* begin *

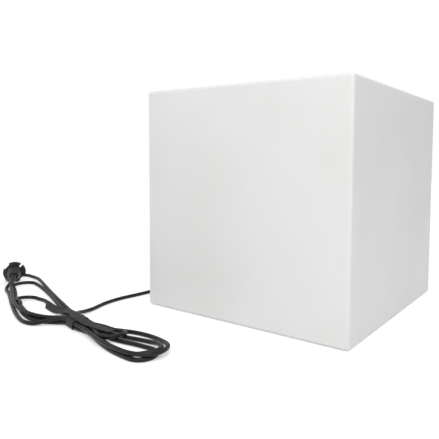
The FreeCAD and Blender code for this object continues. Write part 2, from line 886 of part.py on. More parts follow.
def cord_hank(neighbours):
    """The wound part of the lead: loops one cord high, and a higher bundle at the waist."""
    loops = slab(hank_outline, 0, hank_loop_height)
    loops = loops.cut(slab(hank_left_gap, 0, hank_loop_height))
    right_gap = Part.Ellipse(Vector(0, 0, 0), right_gap_length / 2, right_gap_width / 2).toShape()
    right_gap = Part.Face(Part.Wire(right_gap)).extrude(Vector(0, 0, hank_loop_height))
    right_gap.rotate(Vector(0, 0, 0), Vector(0, 0, 1), right_gap_heading)
    right_gap.translate(Vector(*right_gap_middle, 0))
    waist = slab(waist_outline, 0, hank_waist_height)
    hank = loops.cut(right_gap).fuse(waist)
    for neighbour in neighbours:
        hank = hank.cut(neighbour)
    return hank


def plug_frame(solid):
    """Moves a solid from the plug's own axes, pins along +X, to where the plug lies."""
    solid.rotate(Vector(0, 0, 0), Vector(1, 0, 0), plug_roll)
    solid.rotate(Vector(0, 0, 0), Vector(0, 1, 0), -plug_tilt)
    solid.rotate(Vector(0, 0, 0), Vector(0, 0, 1), plug_heading)
    solid.translate(Vector(*plug_place))
    return solid


def along_x(diameter, start, end, y=0.0):
    return Part.makeCylinder(diameter / 2, end - start, Vector(start, y, 0), Vector(1, 0, 0))


def plug_flange():
    """The round face plate, with two narrow grooves and two wide flats cut in its edge."""
    radius = flange_diameter / 2
    flange = along_x(flange_diameter, -flange_thickness, 0)
    half_notch = flange_notch_width / 2
    half_side = flange_side_width / 2
    for way in (1, -1):
        y_in, y_out = sorted([way * (radius - flange_notch_depth), way * flange_diameter])
        flange = flange.cut(box(-flange_thickness, 0, y_in, y_out, -half_notch, half_notch))
        z_in, z_out = sorted([way * (radius - flange_side_depth), way * flange_diameter])
        flange = flange.cut(box(-flange_thickness, 0, -half_side, half_side, z_in, z_out))
    return flange


def plug_body():
    """Flange, domed body and the ribbed sleeve that keeps the lead from kinking."""
    back = -flange_thickness - plug_body_length
    dome = Part.makeCone(
        relief_start / 2 + plug_shoulder,
        plug_body_diameter / 2,
        plug_body_length,
        Vector(back, 0, 0),
        Vector(1, 0, 0),
    )
    dome = dome.makeFillet(plug_back_round, [e for e in dome.Edges if e.BoundBox.XMax < back + near])
    end = back - relief_length
    sleeve = Part.makeCone(
        relief_end / 2,
        relief_start / 2,
        relief_length + relief_seat,
        Vector(end, 0, 0),
        Vector(1, 0, 0),
    )
    pitch = relief_length / (relief_rib_count + 1)
    for k in range(relief_rib_count):
        start = end + (k + relief_first_rib) * pitch
        radius_there = relief_end / 2 + (start - end) / relief_length * (relief_start - relief_end) / 2
        groove = along_x(relief_start, start, start + relief_rib_width)
        groove = groove.cut(along_x(2 * (radius_there - relief_rib_depth), start, start + relief_rib_width))
        sleeve = sleeve.cut(groove)
    body = plug_flange().fuse(dome).fuse(sleeve)
    for y in (-pin_spacing / 2, pin_spacing / 2):
        body = body.cut(along_x(pin_root_diameter, -pin_seat, 0, y))
    return plug_frame(body)


def plug_pins():
    pins = []
    for y in (-pin_spacing / 2, pin_spacing / 2):
        pin = along_x(pin_diameter, pin_root_length, pin_length, y)
        pin = pin.makeFillet(pin_tip, [e for e in pin.Edges if e.BoundBox.XMin > pin_length - near])
        pins.append(pin.fuse(along_x(pin_root_diameter, -pin_seat, pin_root_length, y)))
    return plug_frame(group(pins))


def plug_point(x):
    """The place on the plug's axis that is x from its face."""
    vertex = plug_frame(Part.Vertex(Vector(x, 0, 0)))
    return vertex.Point


def cord_tail(plug):
    """The lead's last stretch, from the plug's sleeve down over the loops to the waist."""
    end = -flange_thickness - plug_body_length - relief_length
    start = plug_point(end)
    tail = tube([start, *[Vector(*p) for p in tail_route]], cord_diameter, "cord_tail")
    return tail.cut(plug)


os.makedirs("parts", exist_ok=True)
save("shell", shell())
save("threaded_inserts", threaded_inserts())
save("foot_pads", foot_pads())
save("base_plate", base_plate())
save("base_feet", base_feet())
save("base_gasket", base_gasket())
save("base_screws", base_screws())
save("screw_washers", screw_washers())
save("cable_gland_body", gland_body())
save("gland_washer", gland_washer())
save("gland_locknut", gland_locknut())
save("gland_seal", gland_seal())
save("gland_cap_nut", gland_cap_nut())
save("cord_inner", cord_inner())
save("core_live", core(1))
save("core_neutral", core(-1))
save("cord_clamp", cord_clamp())
save("cord_clamp_screws", cord_clamp_screws())
save("lampholder_base", lampholder_base())
save("holder_screws", holder_screws())
save("holder_insert", holder_insert())
save("terminals", terminals())
save("screw_shell", screw_shell())
save("centre_contact", centre_contact())
save("lampholder_skirt", lampholder_skirt())
save("bulb_centre_contact", bulb_centre_contact())
save("bulb_cap_insulator", bulb_cap_insulator())
save("bulb_cap", bulb_cap())
save("bulb_housing", bulb_housing())
save("bulb_driver_board", bulb_driver_board())
save("led_board", led_board())
save("led_chips", led_chips())
save("bulb_diffuser", bulb_diffuser())
plug = plug_body()
lead = cord_lead()
tail = cord_tail(plug)
strap = cord_strap()
save("cord_lead", lead)
save("cord_tail", tail)
save("cord_strap", strap)
save("cord_hank", cord_hank([strap, lead, tail, plug]))
save("plug_body", plug)
save("plug_pins", plug_pins())
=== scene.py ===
import json
import math

import bmesh
import bpy

from mathutils import Matrix, Vector


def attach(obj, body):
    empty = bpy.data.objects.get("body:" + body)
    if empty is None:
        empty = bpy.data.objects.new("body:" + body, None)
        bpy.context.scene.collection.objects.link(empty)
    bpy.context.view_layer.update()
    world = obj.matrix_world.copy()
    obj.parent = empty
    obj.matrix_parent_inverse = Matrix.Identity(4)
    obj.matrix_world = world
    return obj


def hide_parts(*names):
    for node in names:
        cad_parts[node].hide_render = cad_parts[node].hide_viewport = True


# A cube light for gardens: the finishes of its pieces, the rubber lead with its hank, the strap
# round the hank, the floor, the sky, the lamp that lights it and the camera. Lengths are in metres,
# or in millimetres where a name or a comment says so.

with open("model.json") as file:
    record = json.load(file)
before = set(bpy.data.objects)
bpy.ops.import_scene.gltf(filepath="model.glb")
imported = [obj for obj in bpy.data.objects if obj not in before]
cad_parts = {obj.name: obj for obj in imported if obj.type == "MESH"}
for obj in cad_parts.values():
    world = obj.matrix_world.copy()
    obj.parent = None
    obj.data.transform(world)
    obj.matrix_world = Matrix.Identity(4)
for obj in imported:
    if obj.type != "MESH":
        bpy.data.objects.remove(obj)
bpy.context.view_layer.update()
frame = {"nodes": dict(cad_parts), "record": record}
nodes = frame["nodes"]

MM = 0.001

# ---- Lead: points of its middle line, from the gland to the hank and from the hank to the plug ----
CORD_DIAMETER = 6.6 * MM
GROUND = 3.35  # height of its middle where it lies on the ground, in millimetres
LEAD_POINTS_MM = [
    (0, 0, 42), (0, 0, 29.9), (-7.2, 0, 17.5), (-23.2, 0, 8.5), (-56, 0, 8.2), (-98, 0, 8.4),
    (-150, -0.6, 5.4), (-196, 0.6, GROUND), (-232, -7, GROUND), (-251, -36, GROUND),
    (-255, -79, GROUND), (-252, -125, GROUND), (-256, -171, GROUND), (-264, -212, GROUND),
    (-262, -250, GROUND),
]
TAIL_POINTS_MM = [
    (-301, -376, 10.1), (-332, -371.5, 10.2), (-362, -362.5, 10.1), (-393, -349.5, 10.2),
    (-426, -333, 10.1), (-460, -315.5, 10.3), (-495.8, -295.9, 11),
]

# ---- Hank, in millimetres: the waist where it is tied, and its two layers of strands there ----
LOW = 4.8
HIGH = 11.5
WAIST_MIDDLE_MM = (-201, -351.5)
WAIST_HEADING = math.radians(-14)
WAIST_HALF_MM = 18
ROW_1, ROW_2, ROW_3, ROW_4 = 10.4, 3.4, -3.6, -10.6  # across the waist, from the cube's side
RIGHT = 1
LEFT = -1

# ---- Strap: a ring round the waist and two loose ends ----
STRAP_NAMES = ("strap", "wide_end", "narrow_end")
STRAP_THICKNESS = 1.1 * MM
NARROW_END_THICKNESS = 1.0 * MM
STRAP_HALF_MM = 12.5
STRAP_CREASE = 0.8  # how far its edges stay sharp where the strip is smoothed
STRAP_RING_MM = [
    # across the waist, height, shift along the waist
    (0, 0.0, 0), (-11, 0.2, 1), (-14.6, 2.0, 2), (-15.0, 8.0, 3.5), (-14.4, 14.0, 4.5),
    (-10.5, 16.2, 5), (0, 16.4, 4), (10.5, 16.2, 2), (14.4, 14.0, 1), (15.0, 8.0, 0),
    (14.6, 2.0, 0), (11, 0.2, 0),
]
WIDE_END_MM = [  # over the right loops: near edge, far edge
    ((-212, -359.5, 17.6), (-209, -346, 17.6)),
    ((-198, -363.0, 17.7), (-196, -349.5, 17.7)),
    ((-184, -365.5, 17.0), (-183, -352, 17.3)),
    ((-169, -366.4, 14.6), (-168, -352.9, 15.4)),
    ((-153, -366.4, 13.9), (-152, -352.9, 14.2)),
    ((-138, -366.2, 13.7), (-137, -352.7, 13.8)),
    ((-122, -366.0, 13.7), (-121, -352.6, 13.7)),
    ((-108, -365.6, 13.6), (-107.5, -353.2, 13.6)),
]
NARROW_END_MM = [  # on edge beside the left loops: near edge, far edge
    ((-330, -325.5, 0.5), (-336, -318.5, 11.5)),
    ((-312, -330.5, 0.6), (-318, -323.5, 12)),
    ((-294, -335.0, 1.2), (-299, -328, 12.8)),
    ((-276, -339.0, 3.4), (-279, -331.5, 14.2)),
    ((-258, -344.0, 9.0), (-256, -333, 16.0)),
    ((-240, -349.0, 15.0), (-237, -336.5, 17.2)),
    ((-222, -353.5, 17.6), (-219, -341, 18.0)),
    ((-208, -356.5, 17.8), (-205, -343, 18.0)),
]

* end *

REQUIRED WORK — Copy exactly, and only, the lines from the one containing "lead, tail, plug]))" through the one containing "cad_parts[node].hide_render = cad_parts[node].hide_viewport".

COMPLETE RESPONSE —
save("cord_hank", cord_hank([strap, lead, tail, plug]))
save("plug_body", plug)
save("plug_pins", plug_pins())
=== scene.py ===
import json
import math

import bmesh
import bpy

from mathutils import Matrix, Vector


def attach(obj, body):
    empty = bpy.data.objects.get("body:" + body)
    if empty is None:
        empty = bpy.data.objects.new("body:" + body, None)
        bpy.context.scene.collection.objects.link(empty)
    bpy.context.view_layer.update()
    world = obj.matrix_world.copy()
    obj.parent = empty
    obj.matrix_parent_inverse = Matrix.Identity(4)
    obj.matrix_world = world
    return obj


def hide_parts(*names):
    for node in names:
        cad_parts[node].hide_render = cad_parts[node].hide_viewport = True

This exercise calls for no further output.